▶ **What the exercise asks**: Output the lines below exactly, please, from the first line until the line with "grounded(smooth_route(rows)), web_black(), smooth_deg=60)", counting both.
^^^^^^^^
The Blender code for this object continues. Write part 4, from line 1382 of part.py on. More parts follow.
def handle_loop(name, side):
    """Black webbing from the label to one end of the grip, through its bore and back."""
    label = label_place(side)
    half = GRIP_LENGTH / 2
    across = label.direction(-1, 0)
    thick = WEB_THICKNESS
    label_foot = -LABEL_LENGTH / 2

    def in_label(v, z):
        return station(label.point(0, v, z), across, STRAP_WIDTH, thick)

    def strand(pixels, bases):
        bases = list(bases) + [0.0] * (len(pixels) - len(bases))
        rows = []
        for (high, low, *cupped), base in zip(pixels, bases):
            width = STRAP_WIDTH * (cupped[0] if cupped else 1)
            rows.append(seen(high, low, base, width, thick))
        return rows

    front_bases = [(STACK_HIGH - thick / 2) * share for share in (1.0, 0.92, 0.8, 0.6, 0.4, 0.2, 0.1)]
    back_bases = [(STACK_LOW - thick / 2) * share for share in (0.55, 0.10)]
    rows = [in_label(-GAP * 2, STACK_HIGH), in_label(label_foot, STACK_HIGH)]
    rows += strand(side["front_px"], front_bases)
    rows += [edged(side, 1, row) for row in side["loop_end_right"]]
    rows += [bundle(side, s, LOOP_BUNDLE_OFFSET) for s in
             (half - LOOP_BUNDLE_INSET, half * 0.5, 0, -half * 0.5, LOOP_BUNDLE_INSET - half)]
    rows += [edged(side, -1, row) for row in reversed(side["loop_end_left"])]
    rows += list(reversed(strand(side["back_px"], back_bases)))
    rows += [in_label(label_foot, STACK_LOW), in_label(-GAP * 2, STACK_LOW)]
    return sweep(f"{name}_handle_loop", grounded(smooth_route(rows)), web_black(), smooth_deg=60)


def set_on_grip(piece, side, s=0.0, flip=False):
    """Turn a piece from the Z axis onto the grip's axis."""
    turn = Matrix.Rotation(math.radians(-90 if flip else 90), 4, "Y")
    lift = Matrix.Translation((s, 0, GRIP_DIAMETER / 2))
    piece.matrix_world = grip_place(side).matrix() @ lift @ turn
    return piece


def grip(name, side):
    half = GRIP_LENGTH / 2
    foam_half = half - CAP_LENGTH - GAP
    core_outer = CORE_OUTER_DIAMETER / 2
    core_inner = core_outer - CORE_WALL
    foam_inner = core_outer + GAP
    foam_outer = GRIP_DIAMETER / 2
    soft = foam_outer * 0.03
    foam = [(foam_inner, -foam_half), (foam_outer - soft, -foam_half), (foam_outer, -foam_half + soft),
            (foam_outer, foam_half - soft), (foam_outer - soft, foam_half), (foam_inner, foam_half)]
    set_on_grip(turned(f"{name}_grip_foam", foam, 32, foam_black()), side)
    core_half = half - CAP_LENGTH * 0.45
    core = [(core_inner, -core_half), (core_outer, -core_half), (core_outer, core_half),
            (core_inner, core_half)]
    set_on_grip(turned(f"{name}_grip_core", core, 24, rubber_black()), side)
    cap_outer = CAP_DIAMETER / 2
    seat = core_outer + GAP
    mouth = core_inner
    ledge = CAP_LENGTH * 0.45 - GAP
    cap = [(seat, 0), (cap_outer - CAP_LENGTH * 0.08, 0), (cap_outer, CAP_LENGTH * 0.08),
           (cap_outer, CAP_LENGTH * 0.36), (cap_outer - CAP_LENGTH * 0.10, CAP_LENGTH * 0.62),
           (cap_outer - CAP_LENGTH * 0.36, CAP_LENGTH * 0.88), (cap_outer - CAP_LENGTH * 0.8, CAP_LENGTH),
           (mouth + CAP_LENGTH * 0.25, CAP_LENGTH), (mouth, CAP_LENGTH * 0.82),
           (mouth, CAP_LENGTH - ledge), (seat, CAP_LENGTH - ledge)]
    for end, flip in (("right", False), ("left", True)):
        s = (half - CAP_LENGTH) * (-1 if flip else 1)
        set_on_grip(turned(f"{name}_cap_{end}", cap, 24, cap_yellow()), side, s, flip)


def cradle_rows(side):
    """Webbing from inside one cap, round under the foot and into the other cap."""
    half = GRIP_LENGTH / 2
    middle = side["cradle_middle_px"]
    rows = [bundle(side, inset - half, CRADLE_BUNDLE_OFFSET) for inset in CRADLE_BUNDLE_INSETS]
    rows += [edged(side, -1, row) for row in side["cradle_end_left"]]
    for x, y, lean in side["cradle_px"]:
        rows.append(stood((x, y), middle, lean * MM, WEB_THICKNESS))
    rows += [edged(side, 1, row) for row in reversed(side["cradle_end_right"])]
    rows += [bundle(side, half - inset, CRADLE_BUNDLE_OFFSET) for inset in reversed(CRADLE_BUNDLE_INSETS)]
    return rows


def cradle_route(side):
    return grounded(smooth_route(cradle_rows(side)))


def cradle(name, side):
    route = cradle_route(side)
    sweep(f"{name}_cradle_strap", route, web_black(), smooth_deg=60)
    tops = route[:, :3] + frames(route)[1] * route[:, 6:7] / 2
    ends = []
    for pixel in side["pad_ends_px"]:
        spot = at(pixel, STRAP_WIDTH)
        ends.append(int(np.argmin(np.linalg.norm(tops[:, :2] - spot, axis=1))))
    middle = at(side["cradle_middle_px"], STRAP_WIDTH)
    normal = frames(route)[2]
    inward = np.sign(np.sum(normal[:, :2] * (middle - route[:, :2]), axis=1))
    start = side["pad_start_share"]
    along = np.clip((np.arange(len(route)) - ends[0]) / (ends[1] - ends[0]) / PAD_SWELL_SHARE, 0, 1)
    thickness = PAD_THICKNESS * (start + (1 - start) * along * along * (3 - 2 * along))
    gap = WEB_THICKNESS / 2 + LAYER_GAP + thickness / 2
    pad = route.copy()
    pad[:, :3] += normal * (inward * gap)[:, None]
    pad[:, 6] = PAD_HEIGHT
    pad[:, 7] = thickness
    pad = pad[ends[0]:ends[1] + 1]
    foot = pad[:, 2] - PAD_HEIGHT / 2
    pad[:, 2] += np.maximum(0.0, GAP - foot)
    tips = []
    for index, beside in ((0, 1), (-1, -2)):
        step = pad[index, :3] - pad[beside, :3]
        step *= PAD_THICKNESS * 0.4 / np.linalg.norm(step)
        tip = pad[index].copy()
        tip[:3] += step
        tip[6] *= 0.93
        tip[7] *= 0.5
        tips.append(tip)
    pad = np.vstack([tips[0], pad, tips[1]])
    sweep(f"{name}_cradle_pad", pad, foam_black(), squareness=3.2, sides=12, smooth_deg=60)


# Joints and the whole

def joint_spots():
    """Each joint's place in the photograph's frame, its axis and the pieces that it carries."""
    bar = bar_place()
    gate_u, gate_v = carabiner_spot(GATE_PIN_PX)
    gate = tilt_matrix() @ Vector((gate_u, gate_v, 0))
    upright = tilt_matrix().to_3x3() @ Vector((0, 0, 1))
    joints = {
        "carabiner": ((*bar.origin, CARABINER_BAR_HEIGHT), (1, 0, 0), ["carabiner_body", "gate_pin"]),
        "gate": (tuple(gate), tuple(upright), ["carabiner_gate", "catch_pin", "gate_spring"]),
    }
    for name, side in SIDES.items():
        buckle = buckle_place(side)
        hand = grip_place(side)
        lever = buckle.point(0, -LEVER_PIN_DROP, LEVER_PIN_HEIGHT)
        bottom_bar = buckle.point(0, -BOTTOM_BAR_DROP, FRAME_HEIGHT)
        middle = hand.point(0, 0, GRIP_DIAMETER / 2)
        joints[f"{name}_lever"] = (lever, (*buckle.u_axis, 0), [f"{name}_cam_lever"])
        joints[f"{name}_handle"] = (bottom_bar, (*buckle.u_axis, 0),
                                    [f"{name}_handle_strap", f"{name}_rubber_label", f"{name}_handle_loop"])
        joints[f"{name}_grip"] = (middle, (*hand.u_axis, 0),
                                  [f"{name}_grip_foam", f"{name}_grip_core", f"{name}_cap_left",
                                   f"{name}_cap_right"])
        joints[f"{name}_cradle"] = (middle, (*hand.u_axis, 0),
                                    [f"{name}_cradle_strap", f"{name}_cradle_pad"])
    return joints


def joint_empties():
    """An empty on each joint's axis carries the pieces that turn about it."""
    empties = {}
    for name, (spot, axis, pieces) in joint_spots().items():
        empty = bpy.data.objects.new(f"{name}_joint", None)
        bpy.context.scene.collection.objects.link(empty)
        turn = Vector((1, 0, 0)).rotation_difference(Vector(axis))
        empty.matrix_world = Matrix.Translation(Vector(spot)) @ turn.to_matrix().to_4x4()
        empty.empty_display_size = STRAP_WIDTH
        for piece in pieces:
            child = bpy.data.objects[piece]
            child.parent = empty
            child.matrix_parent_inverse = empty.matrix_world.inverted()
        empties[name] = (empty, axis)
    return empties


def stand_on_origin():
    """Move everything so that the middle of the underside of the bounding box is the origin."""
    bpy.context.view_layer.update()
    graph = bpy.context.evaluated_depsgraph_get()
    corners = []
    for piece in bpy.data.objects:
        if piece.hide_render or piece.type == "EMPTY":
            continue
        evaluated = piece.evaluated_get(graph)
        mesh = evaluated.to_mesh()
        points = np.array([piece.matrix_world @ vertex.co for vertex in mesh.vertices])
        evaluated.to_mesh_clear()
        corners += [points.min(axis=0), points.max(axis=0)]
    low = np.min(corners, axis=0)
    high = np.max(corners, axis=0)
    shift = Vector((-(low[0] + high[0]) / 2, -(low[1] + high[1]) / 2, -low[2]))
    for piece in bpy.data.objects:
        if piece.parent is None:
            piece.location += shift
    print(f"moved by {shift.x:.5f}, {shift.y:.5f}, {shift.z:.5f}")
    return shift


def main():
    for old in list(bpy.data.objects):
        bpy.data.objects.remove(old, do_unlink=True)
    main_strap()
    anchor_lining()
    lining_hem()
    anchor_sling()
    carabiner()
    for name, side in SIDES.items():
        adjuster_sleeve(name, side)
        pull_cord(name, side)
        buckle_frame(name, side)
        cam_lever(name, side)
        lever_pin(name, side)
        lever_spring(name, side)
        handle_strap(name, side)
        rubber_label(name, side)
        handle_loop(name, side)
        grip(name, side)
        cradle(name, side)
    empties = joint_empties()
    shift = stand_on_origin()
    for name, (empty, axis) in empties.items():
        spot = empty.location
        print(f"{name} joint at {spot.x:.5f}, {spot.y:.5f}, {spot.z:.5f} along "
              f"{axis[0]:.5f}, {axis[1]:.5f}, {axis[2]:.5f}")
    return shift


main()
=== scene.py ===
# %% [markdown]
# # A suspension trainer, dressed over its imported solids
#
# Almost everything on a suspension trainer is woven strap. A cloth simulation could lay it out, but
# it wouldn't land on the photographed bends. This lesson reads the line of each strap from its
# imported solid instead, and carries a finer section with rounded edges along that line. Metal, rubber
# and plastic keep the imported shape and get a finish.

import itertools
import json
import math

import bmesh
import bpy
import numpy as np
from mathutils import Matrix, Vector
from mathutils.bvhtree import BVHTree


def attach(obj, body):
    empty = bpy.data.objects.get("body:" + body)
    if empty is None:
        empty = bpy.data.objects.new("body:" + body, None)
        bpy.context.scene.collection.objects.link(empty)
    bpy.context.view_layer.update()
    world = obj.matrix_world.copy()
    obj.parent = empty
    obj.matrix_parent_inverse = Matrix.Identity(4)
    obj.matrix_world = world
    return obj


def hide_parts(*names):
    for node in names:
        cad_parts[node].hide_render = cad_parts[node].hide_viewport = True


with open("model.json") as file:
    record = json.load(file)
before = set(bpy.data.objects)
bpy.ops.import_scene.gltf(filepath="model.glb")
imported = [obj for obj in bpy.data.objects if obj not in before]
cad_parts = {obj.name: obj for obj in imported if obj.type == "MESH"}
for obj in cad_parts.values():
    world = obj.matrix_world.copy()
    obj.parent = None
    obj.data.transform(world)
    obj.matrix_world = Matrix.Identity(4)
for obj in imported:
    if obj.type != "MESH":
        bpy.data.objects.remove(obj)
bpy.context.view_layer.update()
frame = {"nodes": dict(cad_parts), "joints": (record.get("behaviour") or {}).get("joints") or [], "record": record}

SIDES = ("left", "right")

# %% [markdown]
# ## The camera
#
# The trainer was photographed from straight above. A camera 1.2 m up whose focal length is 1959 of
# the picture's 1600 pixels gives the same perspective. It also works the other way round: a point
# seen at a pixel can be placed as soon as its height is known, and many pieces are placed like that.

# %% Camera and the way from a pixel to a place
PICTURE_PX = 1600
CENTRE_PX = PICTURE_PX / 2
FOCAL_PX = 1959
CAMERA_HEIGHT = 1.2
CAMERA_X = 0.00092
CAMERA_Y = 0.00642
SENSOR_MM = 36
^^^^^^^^
▶ **Reply**:
The Blender code for this object continues. Write part 4, from line 1382 of part.py on. More parts follow.
def handle_loop(name, side):
    """Black webbing from the label to one end of the grip, through its bore and back."""
    label = label_place(side)
    half = GRIP_LENGTH / 2
    across = label.direction(-1, 0)
    thick = WEB_THICKNESS
    label_foot = -LABEL_LENGTH / 2

    def in_label(v, z):
        return station(label.point(0, v, z), across, STRAP_WIDTH, thick)

    def strand(pixels, bases):
        bases = list(bases) + [0.0] * (len(pixels) - len(bases))
        rows = []
        for (high, low, *cupped), base in zip(pixels, bases):
            width = STRAP_WIDTH * (cupped[0] if cupped else 1)
            rows.append(seen(high, low, base, width, thick))
        return rows

    front_bases = [(STACK_HIGH - thick / 2) * share for share in (1.0, 0.92, 0.8, 0.6, 0.4, 0.2, 0.1)]
    back_bases = [(STACK_LOW - thick / 2) * share for share in (0.55, 0.10)]
    rows = [in_label(-GAP * 2, STACK_HIGH), in_label(label_foot, STACK_HIGH)]
    rows += strand(side["front_px"], front_bases)
    rows += [edged(side, 1, row) for row in side["loop_end_right"]]
    rows += [bundle(side, s, LOOP_BUNDLE_OFFSET) for s in
             (half - LOOP_BUNDLE_INSET, half * 0.5, 0, -half * 0.5, LOOP_BUNDLE_INSET - half)]
    rows += [edged(side, -1, row) for row in reversed(side["loop_end_left"])]
    rows += list(reversed(strand(side["back_px"], back_bases)))
    rows += [in_label(label_foot, STACK_LOW), in_label(-GAP * 2, STACK_LOW)]
    return sweep(f"{name}_handle_loop", grounded(smooth_route(rows)), web_black(), smooth_deg=60)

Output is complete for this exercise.